Meet our Student Awardees | 2023-2024

H+U+D is a joint effort among the Schools of Arts and Sciences (SAS) and the Weitzman School of Design whose objective is to promote synergies among the humanities and design disciplines. The initiative has “The Inclusive City” as its theme, focusing on issues of inclusivity and diversity, undergraduate and graduate students will receive small research grants to support interdisciplinary design/humanities projects in humanities and design disciplines that focus on the built environment. Resulting communities of interest, understanding and networks will endure beyond the life of the program.


Adwaita Banerjee is interested in unpacking the intricate relationships between plastics and human dynamics within urban ecologies. His doctoral research at Penn focuses on the nuanced flows of plastics in the city of Mumbai, India. Before embarking on this academic journey, Adwaita actively contributed to civil society organizations, particularly those related to habitat, urban knowledge structures, and the democratization of data. With a blend of training as both a filmmaker and an anthropologist, he melds narrative craft with academic rigor, bringing new perspectives to the complexities of urban life and material interactions.



Basak Eren is a Ph.D. student in Architecture, in history and theory at the Weitzman School of Design. Her research focuses on the practices, recognition, and archival representation of displaced architects in the 20th century. Utilizing an intersectional approach that combines feminist and migration studies lenses, Basak’s research focuses on the complex relationship between national and global histories of architecture. Her work examines how the identity and recognition of individuals have influenced their architectural practices. She holds a bachelor’s degree in architecture and a master’s degree in architectural design from Istanbul Technical University, Turkey.


Valeria Seminario is a PhD candidate in the Department of Hispanic and Portuguese Studies at the University of Pennsylvania. She holds an M.A. in Interdisciplinary Studies from New York University. Her research focuses on the nineteenth century Latin American novel and examines its intersection with infrastructure and global markets during the steam-powered transportation revolution.
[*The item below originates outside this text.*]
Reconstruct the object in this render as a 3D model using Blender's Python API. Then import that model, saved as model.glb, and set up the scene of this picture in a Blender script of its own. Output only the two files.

Sara Saad Alajmi is a PhD candidate in the History and Theory of Architecture at the University of Pennsylvania. Her dissertation examines the interrelationship between architecture and ecology in Arabia in the 20th century, where she focuses on nomadic and modern settlements in the Arabian desert. Sara obtained her professional Bachelor of Architecture from Kuwait University in 2017 and holds a post-professional Master of Architecture II from Yale University. Sara practiced as a junior architect in Kuwait and taught at Kuwait University, Yale University, and the University of Pennsylvania. She is the recipient of the Kuwait University Master’s and PhD scholarship. Her research was featured in the Venice Biennale and presented at Princeton University. Sara’s work is concerned with transience, informality, domesticity, and poetry in the desert environment.



Michael Toste is a PhD candidate in Architecture History and Theory at the Weitzman School of Design. Before entering the program, he received his Bachelor of Architecture degree at Pratt Institute (2008); worked for architecture firms in New York City; co-founded a design and digital fabrication company in Beacon, NY; and received a Master of Science in Architecture History and Theory degree from Penn in 2018. His past research focused on the political underpinnings of mid-century architecture pedagogy in the US and West Germany. His current research concerns the involvement of architects in left-wing political movements in the United States during the Great Depression and World War II.

Nursyazwani Jamaludin  is a PhD candidate at the Department of Anthropology. Her dissertation research examines the world-building practices among displaced Rohingya individuals and communities on the peripheries of ummah, the global Muslim community. She has been working with Rohingya refugees in Malaysia since 2017 and resettled Rohingya refugees in Chicago since 2021. She received her M.Soc.Sci. from the Department of Sociology at the National University of Singapore, where she studied the co-construction of refugee legibility among Rohingya in Malaysia. Previously, she was a Research Associate at the Institute of Southeast Asian Studies in Singapore.



Joey Jung is a senior at the University of Pennsylvania majoring in Urban Studies and Political Science. He grew up in Tallahassee, Florida, and is primarily interested in community development, public policy, and urban planning. He would like to work in local government, economic consulting, and/or urban affairs in the future. In his free time, he plays spikeball, pickleball, runball, and Go, and reads books sometimes.




Carlos Aguilar is a PhD student in Sociology at UPenn, and a 2022 and 2023 Turner Schulman Fellow at the University of Pennsylvania’s Center for the Study of Ethnicity, Race, & Immigration. Throughout my graduate career, my theoretical and empirical work has revolved around the experiences and opportunities encountered by undocumented youth and young adults in the United States. Today, my dissertation explores the meanings and implications that immigrant “illegality” poses in the lives of Dominican migrants residing in Puerto Rico, and the ways in which this community carves out spaces of belonging in a context characterized by colonialism.